I note that in the Australian Financial Review this morning there were a number of remarks in one of the articles by Laura Tingle. One of the comments contained within the article was:

The government has been resisting introducing the legislation—

that is the legislation we are now talking about—

and the banks have supported this position—because it will make the job of eventually unwinding the guarantee more difficult and it may delay the finalisation of the guarantee before it begins operation on Friday.

So what we have there is contrary to what the shadow Treasurer just told us. She said that there were absolutely no reasons why anyone would contemplate introducing the guarantee scheme in relation to wholesale funding and large deposits without introducing legislation. Well, there we have it. Not only was the government intending to do it, the government was in concert with the key stakeholders, who saw that the most expeditious, quickest and fastest way of introducing this scheme was through the executive action of the government entering into contractual arrangements with the respective institutions. Of course that has occurred. A deed of guarantee has been entered into on an interim basis and it is publicly available for those who are interested. These are the contractual arrangements that deliver the guarantee. That will continue to be the case but we will be providing, as a result of the passage of this bill, a standing appropriation and a borrowing power in relation to any future need to call upon the guarantee—however unlikely and remote that might be. That also raises the issue of the remoteness of the likelihood of ever having to call on the guarantee. Clearly that was one of the reasons why there was no intention to introduce legislation to accompany the administrative arrangements that were already in place.

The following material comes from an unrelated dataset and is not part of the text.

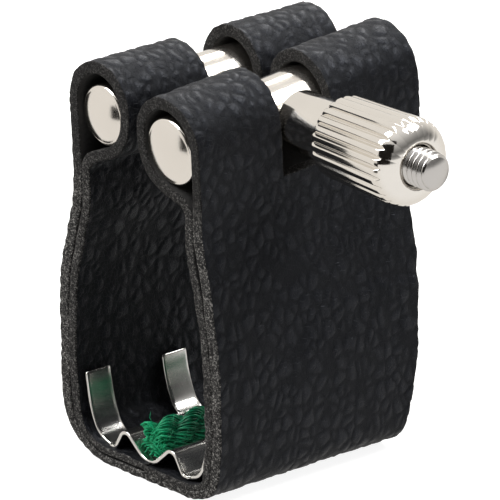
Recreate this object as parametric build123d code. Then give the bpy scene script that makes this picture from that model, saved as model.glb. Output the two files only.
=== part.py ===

I mentioned earlier the fact that the Leader of the Opposition has been lacking in his contribution to this debate by merely hyping up the uncertainty that has surrounded the current global financial crisis. I make the point that, around the time that the guarantee was introduced in relation to deposits, the Leader of the Opposition was contributing to stirring up uncertainty within the marketplace. If I can return to the Financial Review article from this morning, I note that there were some comments there that tapped into the disquiet within the banking sector and in particular amongst key stakeholders within the financial services sector. The article reads:

Banking sources have been uneasy about earlier comments made by Mr Turnbull about the deposit guarantee, believing his push for a $100,000 limit also helped undermine confidence among larger depositors in the lead-up to the October 12 announcement of the unlimited guarantee being put in place.

Clearly sources within the industry understand that these are dangerous times. These are uncertain times and the very trigger-happy approach of the Leader of the Opposition in coming forward and taking pot shots left, right and centre is only adding to that uncertainty. If the Leader of the Opposition is fair dinkum and genuine about his commitment to bipartisanship, he will appreciate the need to temper his comments and to ensure that he is not contributing to this uncertainty.